I have seen maps and descriptions of the old heptarchy kingdom borders, but each one seems to say something slightly different to the other. For example, I have seen some maps that include the southern part of modern-day Gloucestershire into Wessex, some that have the Mercian border all the way down to present-day Bristol, and some maps show a rough line between Mercia and Northumbria with no real land feature to mark it.
So my question is - do we actually know where the old borders of Wessex, Mercia, Northumbria etc were, or is it a bit 'fuzzy'?

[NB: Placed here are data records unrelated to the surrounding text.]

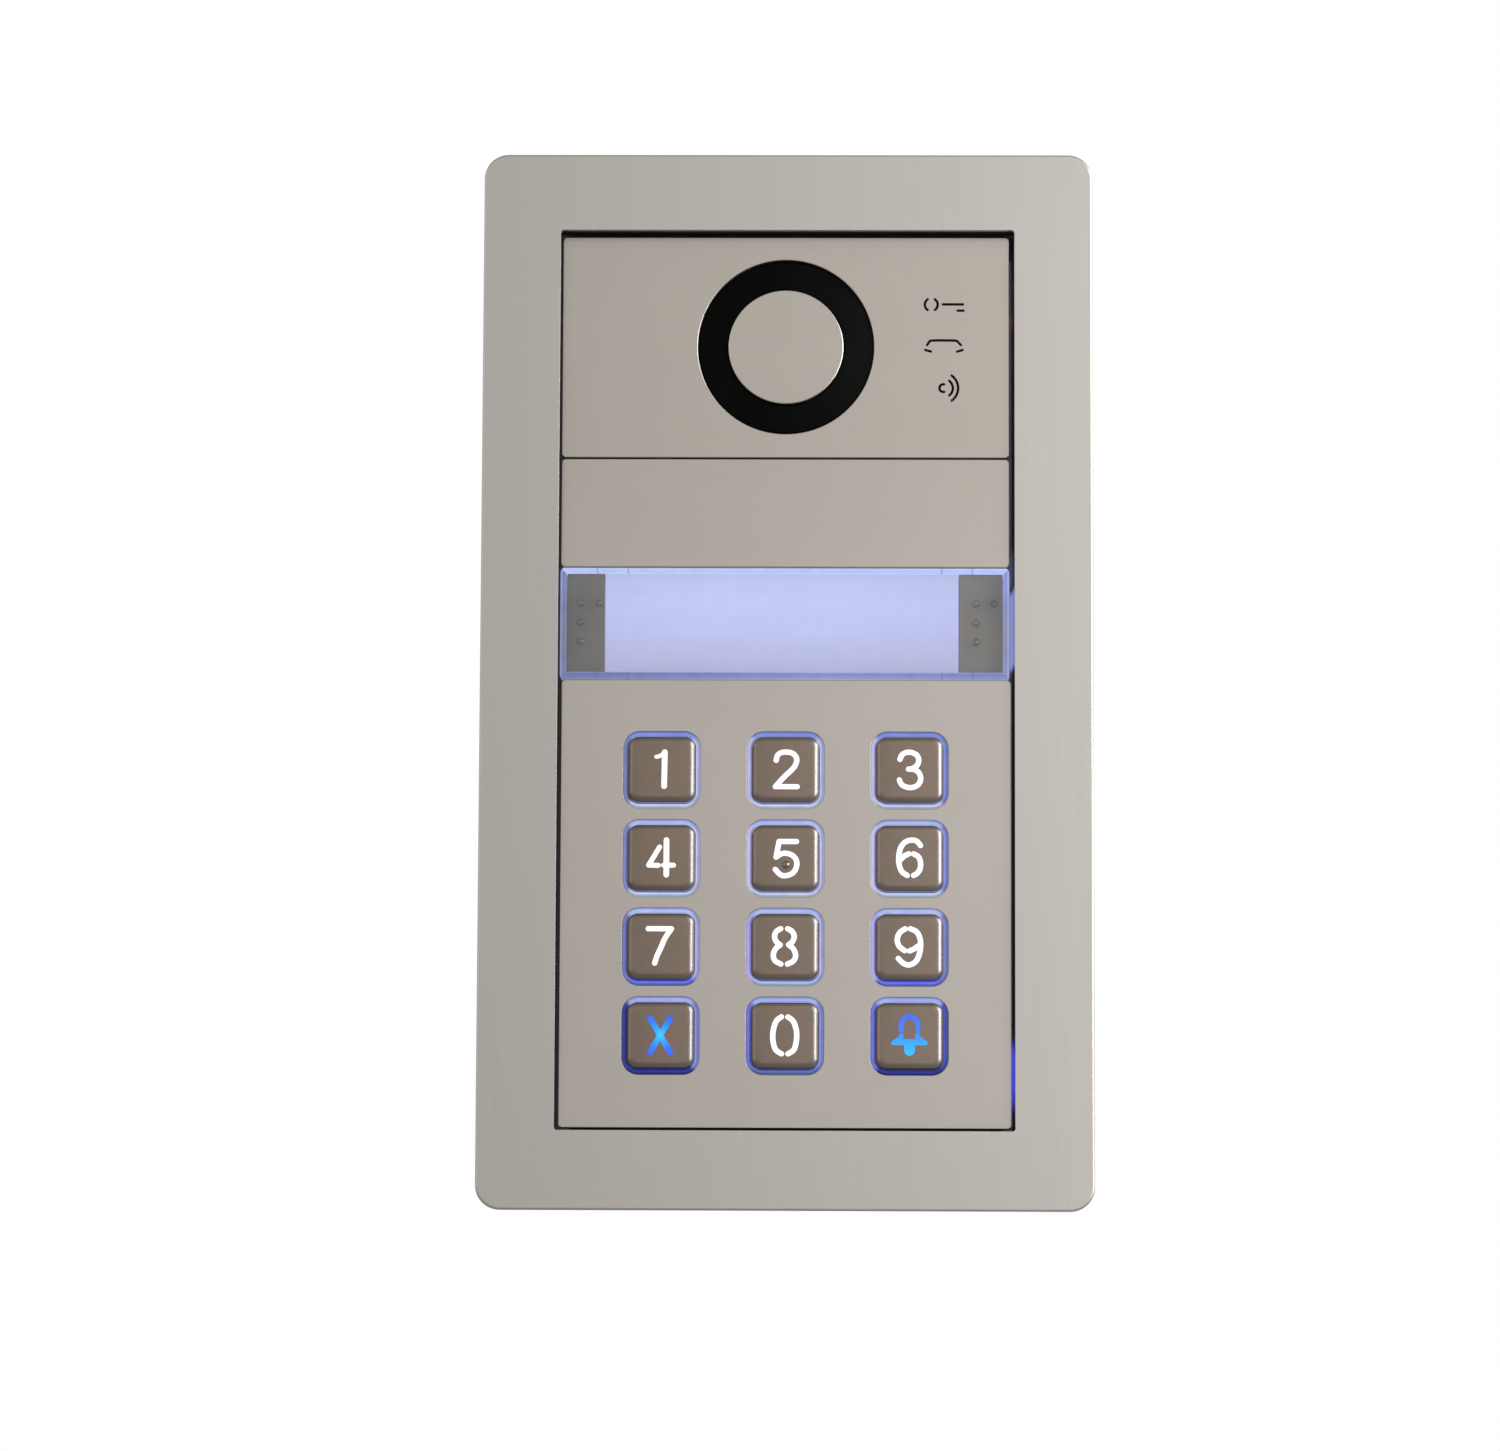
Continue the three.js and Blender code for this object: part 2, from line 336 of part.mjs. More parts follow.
// A stencil-cut metal cap with a flange behind the light guide.
function cap(name) {
  let s = slab(rounded(KEY_SIZE, KEY_SIZE, KEY_R, 3), KEY_FRONT, KEY_REAR, { bevel: KEY_EDGE, seg: 2 });
  s = s.add(slab(rounded(KEY_FLANGE, KEY_FLANGE, 2.2, 1), 3.9, KEY_REAR));
  const inner = KEY_SIZE - 2 * KEY_WALL;
  s = s.subtract(slab(rounded(inner, inner, 1.2, 1), KEY_FRONT + KEY_WALL, KEY_REAR + 1));
  for (const [w, line] of LEGENDS[name]) s = s.subtract(stroke(line, w, KEY_FRONT - 1, KEY_FRONT + KEY_WALL + 0.5));
  if (name === "key_5") s = s.add(turned([[0, KEY_FRONT + 0.3], [0.8, KEY_FRONT + 0.3], [0.7, KEY_FRONT - 0.25], [0.35, KEY_FRONT - 0.5], [0, KEY_FRONT - 0.5]], 6, 0.1, -1.4));
  return s;
}
const coreInner = KEY_SIZE - 2 * KEY_WALL - 0.5;
const core = slab(rounded(coreInner, coreInner, 1.0, 1), KEY_FRONT + KEY_WALL + 0.2, 5.0);
Object.keys(LEGENDS).forEach((name, i) => {
  const group = new THREE.Group();
  group.position.set(places[i][0], 0, places[i][1]);
  keypad.add(group);
  put(name + "_cap", cap(name), "cap", [0, 0, 0], group);
  put(name + "_core", core, name === "key_cross" || name === "key_bell" ? "legendBlue" : "legend", [0, 0, 0], group);
});
put("keypad_mat", join([box(-42, 42, 7.2, 8.0, -85, -7), ...places.map(([x, z]) => cyl(3.0, 6.35, 7.6, 8, x, z))]), "silicone", [0, 0, 0], keypad);
{
  const b = box(-43, 43, 8.3, 9.9, -88.3, -3.4);
  const chips = [box(-30, -20, 9.5, 11.8, -60, -50), box(12, 28, 9.5, 12.0, -64, -52), box(-8, 8, 9.5, 13.0, -40, -32), cyl(3.2, 9.5, 16, 10, 30, -34), cyl(3.2, 9.5, 16, 10, -32, -30)];
  put("keypad_pcb", join([b, ...chips]), "pcb", [0, 0, 0], keypad);
}
// Flat link cable between the two boards, with a plug on each end.
{
  const y = (v) => -v; // drawn in the ZY plane and extruded along X
  const path = [[17.2, 14.6], [17.2, 27.0], [13.6, 30.6], [-13.6, 30.6], [-17.2, 27.0], [-17.2, 10.8]];
  const pts = [];
  const w = 0.5;
  const offset = (s) => path.map((p, i) => {
    const a = path[Math.max(i - 1, 0)], b = path[Math.min(i + 1, path.length - 1)];
    const d1 = i ? V2(p[0] - a[0], p[1] - a[1]).normalize() : null, d2 = i < path.length - 1 ? V2(b[0] - p[0], b[1] - p[1]).normalize() : null;
    const d = d1 && d2 ? d1.clone().add(d2).normalize() : d1 || d2, k = d1 && d2 ? 1 / d.dot(d2) : 1;
    return V2(p[0] + -d.y * w * s * k, p[1] + d.x * w * s * k);
  });
  pts.push(...offset(1), ...offset(-1).reverse());
  const g = new THREE.ExtrudeGeometry(new THREE.Shape(pts), { depth: 16, bevelEnabled: false, steps: 1 });
  // shape x -> Z, shape y -> Y, depth -> X
  g.applyMatrix4(new THREE.Matrix4().set(0, 0, 1, -8, 0, 1, 0, 0, 1, 0, 0, 0, 0, 0, 0, 1));
  let band;
  try { band = solid(g); } catch { band = null; }
  if (!band || band.volume() <= 0) {
    const index = g.index ? g.toNonIndexed() : g;
    const p = index.attributes.position.array;
    for (let i = 0; i < p.length; i += 9) for (let k = 0; k < 3; k++) [p[i + 3 + k], p[i + 6 + k]] = [p[i + 6 + k], p[i + 3 + k]];
    band = solid(index);
  }
  put("link_cable", join([band, box(-9.5, 9.5, 13.9, 20.5, 14.6, 19.4), box(-9.5, 9.5, 10.2, 20.5, -19.4, -14.6)]), "ribbon", [STACK_X, 0, 0], root);
}

export default root;
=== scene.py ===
import math

import bmesh
import bpy
from mathutils import Matrix, Vector
from mathutils.geometry import delaunay_2d_cdt


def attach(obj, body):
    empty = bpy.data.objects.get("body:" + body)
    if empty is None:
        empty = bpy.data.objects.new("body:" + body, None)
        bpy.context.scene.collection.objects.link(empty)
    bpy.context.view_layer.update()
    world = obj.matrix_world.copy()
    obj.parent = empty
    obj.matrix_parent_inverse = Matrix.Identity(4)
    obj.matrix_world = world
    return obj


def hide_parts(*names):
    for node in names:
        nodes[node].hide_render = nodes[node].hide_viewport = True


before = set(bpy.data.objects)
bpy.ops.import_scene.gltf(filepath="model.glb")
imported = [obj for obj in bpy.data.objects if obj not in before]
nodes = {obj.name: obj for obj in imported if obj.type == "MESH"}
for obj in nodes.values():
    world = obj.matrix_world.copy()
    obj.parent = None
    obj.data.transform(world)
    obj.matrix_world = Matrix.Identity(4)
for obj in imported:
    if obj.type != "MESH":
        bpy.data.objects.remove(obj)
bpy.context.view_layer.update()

scene = bpy.context.scene
MM = 0.001

# ---------------------------------------------------------------- sizes shared with the CAD source
STACK_X, KEYPAD_X = -0.43, -0.1
PLATE_W = 91.95
AUDIO_Z, BLANK_Z, BUTTON_Z, KEYPAD_Z = (45.8, 91.8), (23.1, 45.5), (0.0, 22.9), (-91.6, -0.15)
RING_X, RING_Z, RING_R, DISC_R = -0.35, 68.87, 18.12, 11.84
COVER_WALL, COVER_TOP, COVER_BOTTOM = 1.3, 0.9, 1.4
APERTURE = (93.2, 184.65, -0.1, 0.18)  # width, height and centre of the frame's opening
RIM_OUT, RIM_OUT_R, RIM_IN, RIM_IN_R = 15.6, 3.3, 13.9, 2.25
KEY_NAMES = ["key_1", "key_2", "key_3", "key_4", "key_5", "key_6", "key_7", "key_8", "key_9", "key_cross", "key_0", "key_bell"]
KEY_X = [KEYPAD_X - 25.25, KEYPAD_X, KEYPAD_X + 25.25]
KEY_Z = [-18.7 - 18.05 * i for i in range(4)]
KEY_AT = {name: (KEY_X[i % 3], KEY_Z[i // 3]) for i, name in enumerate(KEY_NAMES)}


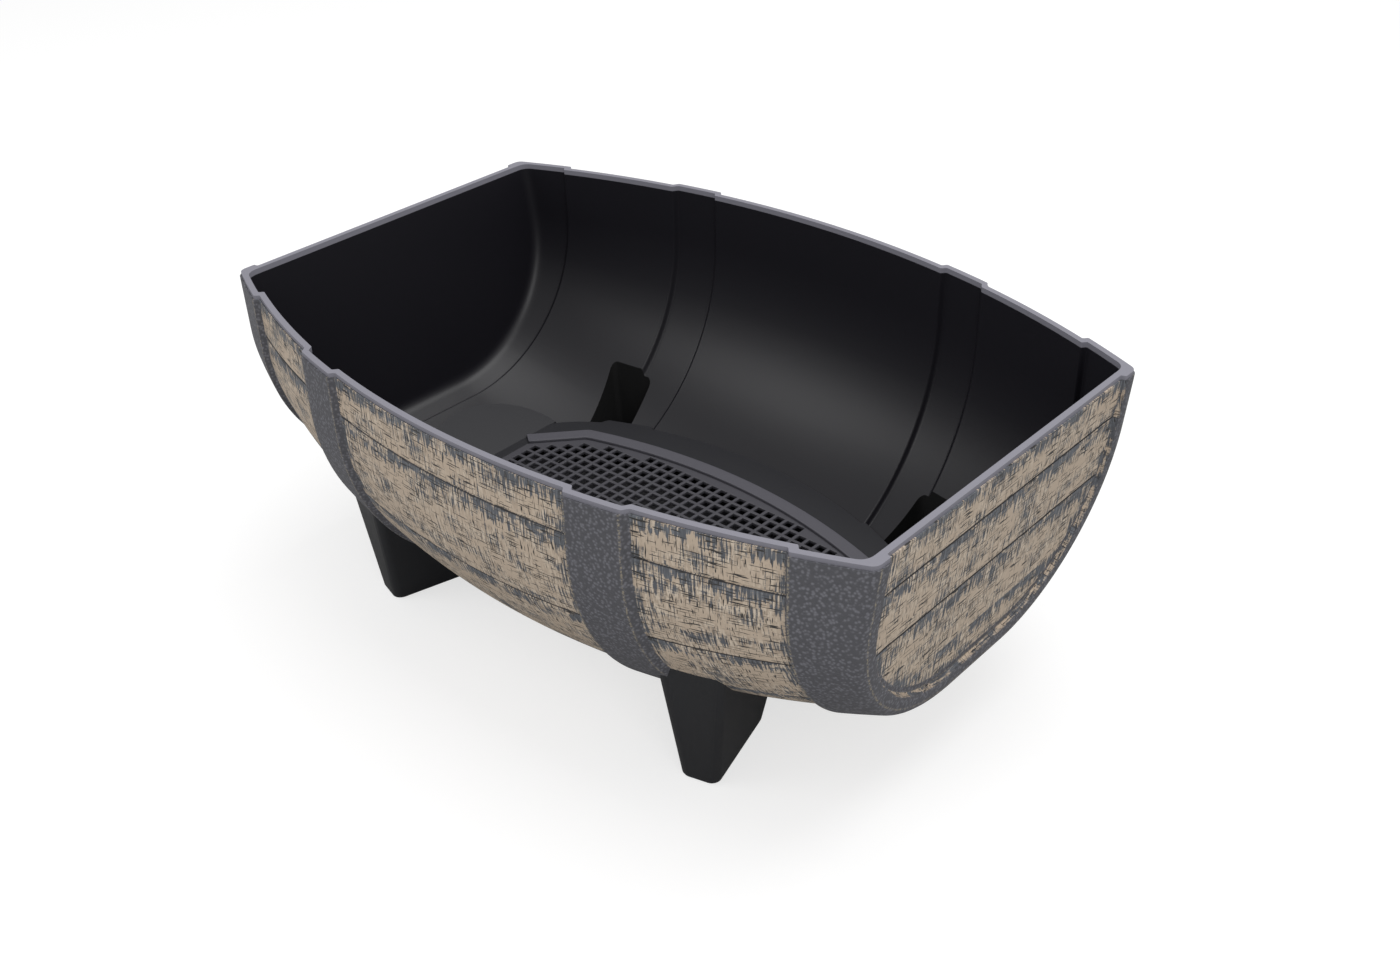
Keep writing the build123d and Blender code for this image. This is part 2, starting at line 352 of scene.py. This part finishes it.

They changed - and were also fuzzy. There is a useful French word - 'mouvance' - it describes the web of connections, influence and control a ruler had. So one might say that the Count of Anjou brought Tours within his mouvance - that is, the Count of Touraine could at least be relied on not to oppose him, and to take his requests seriously. In the same way, the ruler of, say, Mercia, might at different times include, say, Hwicce within his mouvance - the leaders of Hwicce could be relied at least not to be hostile and possibly much more (support in war, maybe even taxes). We can sometimes trace how far control extended by looking at who turned up for significant occasions, who signed charters, whether a king could appoint officials and so on. It was tied to personal relations and it fluctuated both in depth and space - for instance a marriage might bring an area within one's mouvance, and a death remove it, or an area go from ally to core.
Lordships and kingdoms had a core area and beyond that, a shifting zone of influence.